Exercise:
Reproduce all of the data word for word.

Source excerpt:

## BEGIN

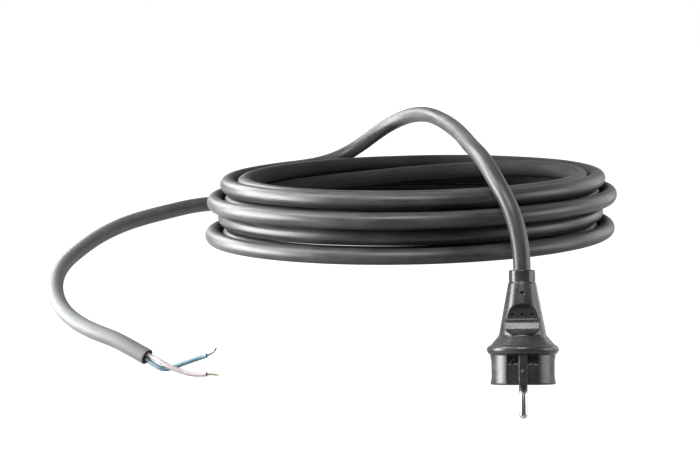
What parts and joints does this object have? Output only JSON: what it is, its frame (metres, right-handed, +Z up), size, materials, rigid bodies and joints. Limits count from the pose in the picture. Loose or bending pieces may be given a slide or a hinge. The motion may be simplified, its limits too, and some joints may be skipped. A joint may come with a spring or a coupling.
{
  "type": "mains supply lead",
  "caption": "Coiled two-core rubber-sheathed mains lead with a moulded two-pin plug on one end and two stripped cores on the other.",
  "frame": {"origin": "middle of the coil's underside, where the coil rests on what carries it", "axes": "+Z up along the coil's axis, -Y towards the side where the plug hangs, -X towards the side where the bare end hangs"},
  "size_m": [0.3642, 0.3035, 0.1641],
  "materials": {
    "sheath_rubber": "extruded rubber, semi-matt",
    "plug_rubber": "moulded rubber, satin",
    "core_brown": "smooth insulation, pale brown",
    "core_blue": "smooth insulation, light blue",
    "copper": "bare stranded copper",
    "carrier_plastic": "glass-filled nylon",
    "pin_nickel": "nickel-plated turned brass"
  },
  "bodies": {
    "root": {"cable_coil": "sheath_rubber", "cable_arch": "sheath_rubber", "cable_tail": "sheath_rubber", "sheath_end": "sheath_rubber", "core_brown": "core_brown", "core_blue": "core_blue", "strands_brown": "copper", "strands_blue": "copper", "plug_body": "plug_rubber", "plug_sheath": "sheath_rubber", "plug_core_brown": "core_brown", "plug_core_blue": "core_blue", "plug_strands_brown": "copper", "plug_strands_blue": "copper", "pin_carrier": "carrier_plastic", "pin_line": "pin_nickel", "pin_neutral": "pin_nickel"}
  },
  "joints": []
}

## END

Exercise solution:
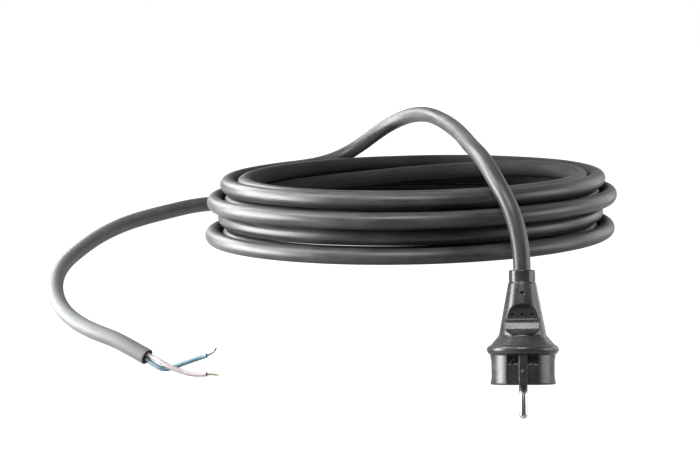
What parts and joints does this object have? Output only JSON: what it is, its frame (metres, right-handed, +Z up), size, materials, rigid bodies and joints. Limits count from the pose in the picture. Loose or bending pieces may be given a slide or a hinge. The motion may be simplified, its limits too, and some joints may be skipped. A joint may come with a spring or a coupling.
{
  "type": "mains supply lead",
  "caption": "Coiled two-core rubber-sheathed mains lead with a moulded two-pin plug on one end and two stripped cores on the other.",
  "frame": {"origin": "middle of the coil's underside, where the coil rests on what carries it", "axes": "+Z up along the coil's axis, -Y towards the side where the plug hangs, -X towards the side where the bare end hangs"},
  "size_m": [0.3642, 0.3035, 0.1641],
  "materials": {
    "sheath_rubber": "extruded rubber, semi-matt",
    "plug_rubber": "moulded rubber, satin",
    "core_brown": "smooth insulation, pale brown",
    "core_blue": "smooth insulation, light blue",
    "copper": "bare stranded copper",
    "carrier_plastic": "glass-filled nylon",
    "pin_nickel": "nickel-plated turned brass"
  },
  "bodies": {
    "root": {"cable_coil": "sheath_rubber", "cable_arch": "sheath_rubber", "cable_tail": "sheath_rubber", "sheath_end": "sheath_rubber", "core_brown": "core_brown", "core_blue": "core_blue", "strands_brown": "copper", "strands_blue": "copper", "plug_body": "plug_rubber", "plug_sheath": "sheath_rubber", "plug_core_brown": "core_brown", "plug_core_blue": "core_blue", "plug_strands_brown": "copper", "plug_strands_blue": "copper", "pin_carrier": "carrier_plastic", "pin_line": "pin_nickel", "pin_neutral": "pin_nickel"}
  },
  "joints": []
}